Stalin killed millions of Ukrainians by intentionally starving them
to death with the same goal in the early 1930s.
Now, you know that Putin has praised Stalin and is now imitating
Stalin.
The U.N. Genocide Convention defines genocide to mean ``any of the
following acts committed with intent to destroy, in whole or in part, a
national, ethnical, racial, or religious group, as such: (a) Killing
members of the group; (b) Causing serious bodily or mental harm to
members of the group; (c) Deliberately inflicting on the group
conditions of life calculated to bring about its physical destruction
in whole or in part; (d) Imposing measures intended to prevent births
within the group; (e) Forcibly transferring children of the group to
another group.''
That sure seems to fit with what we know about Putin and his
occupation of Ukraine.
There is one last lesson that we can learn from our Baltic friends.
Despite the murder and deportation to Siberia of masses of Estonians,
Latvians, and Lithuanians to suppress their national identity, there
were 10 years of active guerilla warfare by bands of what they called
Forest Brothers. In fact, resistance never really ended until the
Baltic countries threw off Soviet rule.
I will leave you with the first few lines of the Ukrainian national
anthem:
The glory and freedom of Ukraine has not yet perished.

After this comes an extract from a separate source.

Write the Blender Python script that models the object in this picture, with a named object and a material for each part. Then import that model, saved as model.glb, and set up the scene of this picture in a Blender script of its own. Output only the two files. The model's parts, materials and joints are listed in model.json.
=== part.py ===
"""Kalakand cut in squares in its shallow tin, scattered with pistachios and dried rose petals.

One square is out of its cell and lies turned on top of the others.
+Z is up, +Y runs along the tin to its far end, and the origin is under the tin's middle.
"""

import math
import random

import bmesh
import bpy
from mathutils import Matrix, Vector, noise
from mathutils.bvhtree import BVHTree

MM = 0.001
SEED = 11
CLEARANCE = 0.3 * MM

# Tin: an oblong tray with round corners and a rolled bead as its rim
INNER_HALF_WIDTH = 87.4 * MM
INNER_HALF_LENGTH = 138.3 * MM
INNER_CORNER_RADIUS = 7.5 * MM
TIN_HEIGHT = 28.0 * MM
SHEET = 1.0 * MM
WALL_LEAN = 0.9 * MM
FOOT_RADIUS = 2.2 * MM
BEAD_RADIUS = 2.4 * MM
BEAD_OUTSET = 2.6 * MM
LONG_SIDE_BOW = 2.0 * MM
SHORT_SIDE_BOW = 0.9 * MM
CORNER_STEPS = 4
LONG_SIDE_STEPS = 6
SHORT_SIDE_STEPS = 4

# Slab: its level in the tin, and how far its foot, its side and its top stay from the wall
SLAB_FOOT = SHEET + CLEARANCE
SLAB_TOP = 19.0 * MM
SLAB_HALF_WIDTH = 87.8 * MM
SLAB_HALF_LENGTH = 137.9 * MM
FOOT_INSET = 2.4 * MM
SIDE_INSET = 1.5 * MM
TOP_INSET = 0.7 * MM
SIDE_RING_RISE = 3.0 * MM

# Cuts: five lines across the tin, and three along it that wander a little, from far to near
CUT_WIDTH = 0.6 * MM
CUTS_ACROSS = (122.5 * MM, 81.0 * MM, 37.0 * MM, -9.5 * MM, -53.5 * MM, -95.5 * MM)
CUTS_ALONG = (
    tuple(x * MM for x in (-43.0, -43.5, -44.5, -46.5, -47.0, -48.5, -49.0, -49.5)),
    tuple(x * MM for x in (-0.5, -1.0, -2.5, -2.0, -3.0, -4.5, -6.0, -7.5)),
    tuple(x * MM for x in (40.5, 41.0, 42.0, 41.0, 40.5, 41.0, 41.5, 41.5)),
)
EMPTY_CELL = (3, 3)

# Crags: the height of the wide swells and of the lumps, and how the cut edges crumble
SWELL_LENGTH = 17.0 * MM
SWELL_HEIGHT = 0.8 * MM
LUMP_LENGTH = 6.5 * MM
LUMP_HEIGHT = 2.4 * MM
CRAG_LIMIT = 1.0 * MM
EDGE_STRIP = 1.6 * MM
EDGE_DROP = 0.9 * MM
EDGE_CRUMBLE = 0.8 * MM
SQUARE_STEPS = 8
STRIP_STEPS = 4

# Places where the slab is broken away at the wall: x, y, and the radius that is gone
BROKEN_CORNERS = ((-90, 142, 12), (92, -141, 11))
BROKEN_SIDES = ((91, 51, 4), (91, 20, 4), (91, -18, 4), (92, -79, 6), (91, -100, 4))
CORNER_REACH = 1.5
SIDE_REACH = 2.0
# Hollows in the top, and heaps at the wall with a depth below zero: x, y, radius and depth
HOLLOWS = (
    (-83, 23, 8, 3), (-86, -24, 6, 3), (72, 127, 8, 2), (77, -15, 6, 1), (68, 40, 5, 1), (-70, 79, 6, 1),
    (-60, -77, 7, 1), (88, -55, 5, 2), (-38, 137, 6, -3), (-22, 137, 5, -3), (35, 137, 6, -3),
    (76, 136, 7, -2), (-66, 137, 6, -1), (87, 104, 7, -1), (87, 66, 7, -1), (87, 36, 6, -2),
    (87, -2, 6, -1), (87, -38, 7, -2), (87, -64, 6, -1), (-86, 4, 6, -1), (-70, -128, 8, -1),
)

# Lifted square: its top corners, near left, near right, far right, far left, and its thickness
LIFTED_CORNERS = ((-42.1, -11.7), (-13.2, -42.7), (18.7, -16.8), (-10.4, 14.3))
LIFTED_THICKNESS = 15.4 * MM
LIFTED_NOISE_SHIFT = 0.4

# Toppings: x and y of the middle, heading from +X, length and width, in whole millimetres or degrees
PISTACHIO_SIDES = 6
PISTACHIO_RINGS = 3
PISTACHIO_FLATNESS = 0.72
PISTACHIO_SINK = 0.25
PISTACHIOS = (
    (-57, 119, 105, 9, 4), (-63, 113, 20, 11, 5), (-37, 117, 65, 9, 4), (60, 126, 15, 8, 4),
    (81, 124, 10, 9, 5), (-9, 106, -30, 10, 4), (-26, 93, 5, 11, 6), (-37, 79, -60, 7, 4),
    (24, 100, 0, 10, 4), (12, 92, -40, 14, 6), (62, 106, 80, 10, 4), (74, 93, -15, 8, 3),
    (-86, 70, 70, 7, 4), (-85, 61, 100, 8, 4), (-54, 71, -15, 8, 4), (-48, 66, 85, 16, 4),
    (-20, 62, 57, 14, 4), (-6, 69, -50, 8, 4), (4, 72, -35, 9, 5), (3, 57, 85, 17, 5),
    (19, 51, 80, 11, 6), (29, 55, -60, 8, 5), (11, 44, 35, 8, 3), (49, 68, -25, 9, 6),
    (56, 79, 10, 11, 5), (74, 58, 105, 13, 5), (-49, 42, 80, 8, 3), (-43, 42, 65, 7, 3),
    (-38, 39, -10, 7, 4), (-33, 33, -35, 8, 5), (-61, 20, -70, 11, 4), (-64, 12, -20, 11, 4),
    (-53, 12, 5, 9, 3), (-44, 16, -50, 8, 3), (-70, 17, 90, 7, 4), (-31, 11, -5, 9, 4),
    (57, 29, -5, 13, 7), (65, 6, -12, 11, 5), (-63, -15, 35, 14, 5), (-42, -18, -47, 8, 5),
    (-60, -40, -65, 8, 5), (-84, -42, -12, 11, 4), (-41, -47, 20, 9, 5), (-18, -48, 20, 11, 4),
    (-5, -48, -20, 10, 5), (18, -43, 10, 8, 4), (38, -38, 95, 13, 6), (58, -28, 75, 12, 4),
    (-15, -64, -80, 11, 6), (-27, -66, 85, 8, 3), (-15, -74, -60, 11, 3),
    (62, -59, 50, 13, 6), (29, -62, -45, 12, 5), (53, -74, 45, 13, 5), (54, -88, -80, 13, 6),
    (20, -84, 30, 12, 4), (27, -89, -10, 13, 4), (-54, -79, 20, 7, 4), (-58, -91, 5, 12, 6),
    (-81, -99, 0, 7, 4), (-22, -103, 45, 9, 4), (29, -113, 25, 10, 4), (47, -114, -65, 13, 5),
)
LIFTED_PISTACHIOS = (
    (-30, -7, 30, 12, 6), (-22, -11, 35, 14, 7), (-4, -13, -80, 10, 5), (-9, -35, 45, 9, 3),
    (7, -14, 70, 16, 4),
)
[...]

Luck will still smile on us, brother-Ukrainians.
Our enemies will die, as the dew does in the sunshine,
And we, too, brothers, we'll live happily in our land.
I yield the floor.
I suggest the absence of a quorum.
The PRESIDING OFFICER. The clerk will call the roll.
The legislative clerk proceeded to call the roll.
Mr. PADILLA. Madam President, I ask unanimous consent that the order
for the quorum call be rescinded.
The PRESIDING OFFICER. Without objection, it is so ordered.